Written request:
Write out the listing in full, matching it word for word.

---+---

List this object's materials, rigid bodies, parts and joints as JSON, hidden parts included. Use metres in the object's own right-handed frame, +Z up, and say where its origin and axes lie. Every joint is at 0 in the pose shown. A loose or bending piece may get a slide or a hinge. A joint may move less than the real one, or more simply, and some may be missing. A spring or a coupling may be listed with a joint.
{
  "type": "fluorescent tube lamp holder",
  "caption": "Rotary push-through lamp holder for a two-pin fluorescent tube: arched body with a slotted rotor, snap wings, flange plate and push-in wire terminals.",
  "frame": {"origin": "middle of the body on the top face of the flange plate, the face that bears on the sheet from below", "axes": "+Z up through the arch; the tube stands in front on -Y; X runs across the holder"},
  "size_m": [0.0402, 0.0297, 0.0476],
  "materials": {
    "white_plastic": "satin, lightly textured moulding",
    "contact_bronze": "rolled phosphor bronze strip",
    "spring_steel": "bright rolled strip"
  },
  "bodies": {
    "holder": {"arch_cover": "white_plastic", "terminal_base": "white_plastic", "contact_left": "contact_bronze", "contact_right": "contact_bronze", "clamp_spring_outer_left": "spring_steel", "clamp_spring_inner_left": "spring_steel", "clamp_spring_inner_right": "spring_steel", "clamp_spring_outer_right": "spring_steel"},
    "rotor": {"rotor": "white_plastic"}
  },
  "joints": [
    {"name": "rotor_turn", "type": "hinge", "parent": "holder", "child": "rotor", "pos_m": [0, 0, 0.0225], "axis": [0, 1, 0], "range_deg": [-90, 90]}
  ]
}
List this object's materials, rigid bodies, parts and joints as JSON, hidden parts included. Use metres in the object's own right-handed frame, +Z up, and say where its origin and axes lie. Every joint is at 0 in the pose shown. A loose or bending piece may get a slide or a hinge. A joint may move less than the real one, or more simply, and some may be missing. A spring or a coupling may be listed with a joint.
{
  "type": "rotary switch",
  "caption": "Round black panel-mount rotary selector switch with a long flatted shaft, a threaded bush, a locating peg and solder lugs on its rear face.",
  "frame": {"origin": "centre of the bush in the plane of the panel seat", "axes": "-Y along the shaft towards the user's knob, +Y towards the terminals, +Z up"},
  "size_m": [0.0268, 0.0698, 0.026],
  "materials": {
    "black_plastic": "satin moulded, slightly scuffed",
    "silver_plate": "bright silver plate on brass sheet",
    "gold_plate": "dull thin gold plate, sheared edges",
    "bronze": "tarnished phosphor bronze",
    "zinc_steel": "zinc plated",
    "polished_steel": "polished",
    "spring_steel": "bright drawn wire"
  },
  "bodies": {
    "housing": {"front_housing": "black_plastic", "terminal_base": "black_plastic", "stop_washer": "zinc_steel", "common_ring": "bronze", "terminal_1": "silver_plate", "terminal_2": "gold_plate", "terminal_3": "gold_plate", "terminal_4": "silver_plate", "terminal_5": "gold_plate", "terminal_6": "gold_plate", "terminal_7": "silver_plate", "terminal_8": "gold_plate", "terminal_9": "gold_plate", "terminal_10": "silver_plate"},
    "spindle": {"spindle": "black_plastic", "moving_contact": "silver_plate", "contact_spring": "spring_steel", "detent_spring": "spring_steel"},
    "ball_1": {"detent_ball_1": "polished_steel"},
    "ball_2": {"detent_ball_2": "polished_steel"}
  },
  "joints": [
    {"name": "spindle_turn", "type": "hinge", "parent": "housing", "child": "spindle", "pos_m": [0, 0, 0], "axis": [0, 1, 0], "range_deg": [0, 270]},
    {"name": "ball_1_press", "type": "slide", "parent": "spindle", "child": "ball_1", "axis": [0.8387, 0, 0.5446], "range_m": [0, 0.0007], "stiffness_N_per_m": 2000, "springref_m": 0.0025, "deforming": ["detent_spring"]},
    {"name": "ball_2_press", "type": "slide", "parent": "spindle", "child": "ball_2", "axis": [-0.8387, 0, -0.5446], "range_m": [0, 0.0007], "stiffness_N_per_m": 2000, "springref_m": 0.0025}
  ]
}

---+---

Reply:
List this object's materials, rigid bodies, parts and joints as JSON, hidden parts included. Use metres in the object's own right-handed frame, +Z up, and say where its origin and axes lie. Every joint is at 0 in the pose shown. A loose or bending piece may get a slide or a hinge. A joint may move less than the real one, or more simply, and some may be missing. A spring or a coupling may be listed with a joint.
{
  "type": "fluorescent tube lamp holder",
  "caption": "Rotary push-through lamp holder for a two-pin fluorescent tube: arched body with a slotted rotor, snap wings, flange plate and push-in wire terminals.",
  "frame": {"origin": "middle of the body on the top face of the flange plate, the face that bears on the sheet from below", "axes": "+Z up through the arch; the tube stands in front on -Y; X runs across the holder"},
  "size_m": [0.0402, 0.0297, 0.0476],
  "materials": {
    "white_plastic": "satin, lightly textured moulding",
    "contact_bronze": "rolled phosphor bronze strip",
    "spring_steel": "bright rolled strip"
  },
  "bodies": {
    "holder": {"arch_cover": "white_plastic", "terminal_base": "white_plastic", "contact_left": "contact_bronze", "contact_right": "contact_bronze", "clamp_spring_outer_left": "spring_steel", "clamp_spring_inner_left": "spring_steel", "clamp_spring_inner_right": "spring_steel", "clamp_spring_outer_right": "spring_steel"},
    "rotor": {"rotor": "white_plastic"}
  },
  "joints": [
    {"name": "rotor_turn", "type": "hinge", "parent": "holder", "child": "rotor", "pos_m": [0, 0, 0.0225], "axis": [0, 1, 0], "range_deg": [-90, 90]}
  ]
}
List this object's materials, rigid bodies, parts and joints as JSON, hidden parts included. Use metres in the object's own right-handed frame, +Z up, and say where its origin and axes lie. Every joint is at 0 in the pose shown. A loose or bending piece may get a slide or a hinge. A joint may move less than the real one, or more simply, and some may be missing. A spring or a coupling may be listed with a joint.
{
  "type": "rotary switch",
  "caption": "Round black panel-mount rotary selector switch with a long flatted shaft, a threaded bush, a locating peg and solder lugs on its rear face.",
  "frame": {"origin": "centre of the bush in the plane of the panel seat", "axes": "-Y along the shaft towards the user's knob, +Y towards the terminals, +Z up"},
  "size_m": [0.0268, 0.0698, 0.026],
  "materials": {
    "black_plastic": "satin moulded, slightly scuffed",
    "silver_plate": "bright silver plate on brass sheet",
    "gold_plate": "dull thin gold plate, sheared edges",
    "bronze": "tarnished phosphor bronze",
    "zinc_steel": "zinc plated",
    "polished_steel": "polished",
    "spring_steel": "bright drawn wire"
  },
  "bodies": {
    "housing": {"front_housing": "black_plastic", "terminal_base": "black_plastic", "stop_washer": "zinc_steel", "common_ring": "bronze", "terminal_1": "silver_plate", "terminal_2": "gold_plate", "terminal_3": "gold_plate", "terminal_4": "silver_plate", "terminal_5": "gold_plate", "terminal_6": "gold_plate", "terminal_7": "silver_plate", "terminal_8": "gold_plate", "terminal_9": "gold_plate", "terminal_10": "silver_plate"},
    "spindle": {"spindle": "black_plastic", "moving_contact": "silver_plate", "contact_spring": "spring_steel", "detent_spring": "spring_steel"},
    "ball_1": {"detent_ball_1": "polished_steel"},
    "ball_2": {"detent_ball_2": "polished_steel"}
  },
  "joints": [
    {"name": "spindle_turn", "type": "hinge", "parent": "housing", "child": "spindle", "pos_m": [0, 0, 0], "axis": [0, 1, 0], "range_deg": [0, 270]},
    {"name": "ball_1_press", "type": "slide", "parent": "spindle", "child": "ball_1", "axis": [0.8387, 0, 0.5446], "range_m": [0, 0.0007], "stiffness_N_per_m": 2000, "springref_m": 0.0025, "deforming": ["detent_spring"]},
    {"name": "ball_2_press", "type": "slide", "parent": "spindle", "child": "ball_2", "axis": [-0.8387, 0, -0.5446], "range_m": [0, 0.0007], "stiffness_N_per_m": 2000, "springref_m": 0.0025}
  ]
}